12.01.2019

A Desultory Diary, Episode 9 The Make Russia Great Again Blues


At the end of Chekhov's 1901 drama, The Three Sisters, the lives of the three young ladies lie in ruins. The fiancé of  the youngest, Irina, has just been killed in a duel. The lover of the middle sister, Masha, has gone out of her life forever. Olga, the eldest, has never found anyone to love at all, and probably never will. At the end of the play, Irina lays her head on Olga's bosom and says the following:

A time will come when everyone will know what this is for, why there is this misery; there will be no mysteries, and, meanwhile we have got to live...

It's the old belief that progress, including progress of the soul, is inevitable. I wish I could be that sanguine. An old man, I have come to terms with my own mortality, but I didn't expect that the institutions that have made this country great--the separation of powers, free speech and a free press, etc--not only would grow weak with me, but, especially if our current president is elected for a second term, might even die before I do.


Old age often comes with an umbrella of serenity that protects and gives perspective while armies of angry passers-by struggle and fight in the rain. "We'll get over this," a woman older than I recently told me. I'd like to believe her, but I'm not so sure. My umbrella has holes.

On October 9, 2019, the day I turned 74, Fact Checker determined that Trump had made  13,435 lies or misleading statements since his inauguration. His partiality for Putin and other dictators is obvious. He is without a doubt a racist. The current treatment of refugees at the southern border is shameful.Trump has appointed greedy oligarchs, many of them good friends of Charles Koch and other billionaires, to serve in his cabinet. (This he calls "draining the swamp"). His administration has made what is the crisis of our time, climate change, significantly worse. Yes, this is only a partial list of the mess we are in. The oligarchs, thanks in part to the dreadful Citizens United ruling, have Uncle Sam in a choke hold. Will he survive?
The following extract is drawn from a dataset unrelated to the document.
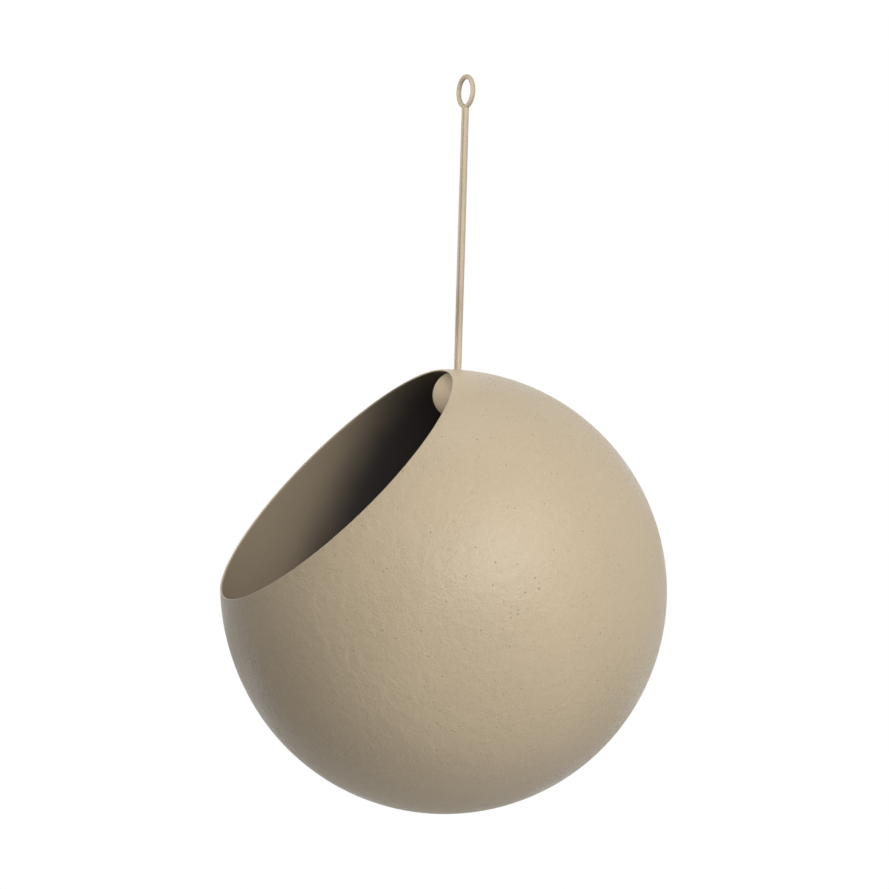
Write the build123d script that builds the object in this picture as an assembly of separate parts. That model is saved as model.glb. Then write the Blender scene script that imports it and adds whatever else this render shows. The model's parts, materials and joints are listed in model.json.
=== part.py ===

I remember Watergate very well and assure you that the current political situation is much worse.

Trump is arguably the worst president in the history of the United States. I understand he can't help it. For him, that which is good is that which supports him--a textbook definition of an amoral person. He serves himself, not the United States or its people. Scandals and corruption--what else can one expect from a narcissist as needy as Trump?

As I wrote before, Trump, at the apex of a pyramid of power, would fall flat on his face if there were no bricks and mortar supporting him. Approximately the upper third of this pyramid consists of Republicans in the House and especially in the Senate, who continue to support this incompetent president. The lower part of the pyramid, the base, is supported by, well, his base.

Trump might well be too pathological to change; that the Republicans, who have a choice to serve the country or themselves have to date chosen the latter is truly appalling. Even more appalling is the behavior of Mitch McConnell, who has earned his sobriquet, Moscow Mitch.

The lower blocks, his supporters among the general population alas! still stand by their man. They are angry--as Bernie Sanders has stated, they have a right to be angry, but they are angry for the wrong reasons. Some can't be won over; many, however can. Hillary Clinton tried to convey this by her misguided "basket of deplorables" metaphor. She said that half of Trump's supporters fit into this category; the other half, however, consists of good people who have been led astray. They can be reached. (Clinton, however, made little effort to try to reach them).

Democracy to a large part depends on an informed populace; this brings me to a peeve of mine, the entertainment industry. I have seen interviews of passers-by, many of whom couldn't answer the most basic civics questions. Knowledge of history was in many cases woefully deficient. ("Who  won the Civil War?" "I dunno"). Yet everyone knew about the latest hit by Taylor Swift. Wouldn't it be nice if people stopped using social media so much and stopped watching cable so much and spent some of their day reading and thinking?

Our Constitution is under attack. It might take a generation to undo the damage that has already been done. When will this misery end?

Chekhov's three sisters were convinced that better times were coming. What actually came was World War l, which initiated fifty years of unprecedented brutality and destruction.

Martin Luther King believed that the long arc of history favors truth and decency. He might be right, but I don't think we'll see the pot of gold at the end of this rainbow any time soon, however. King believed he had "been to the mountaintop" and had seen "the Promised Land." "I might not get there with you," he said, but we as a people will get there.

I would like to believe it. Current events, however, have led me to a different mountaintop; chaos and dissolution lie on the other side. An old man, I might not get there with you--thank God!

Please do your very best to prove me wrong.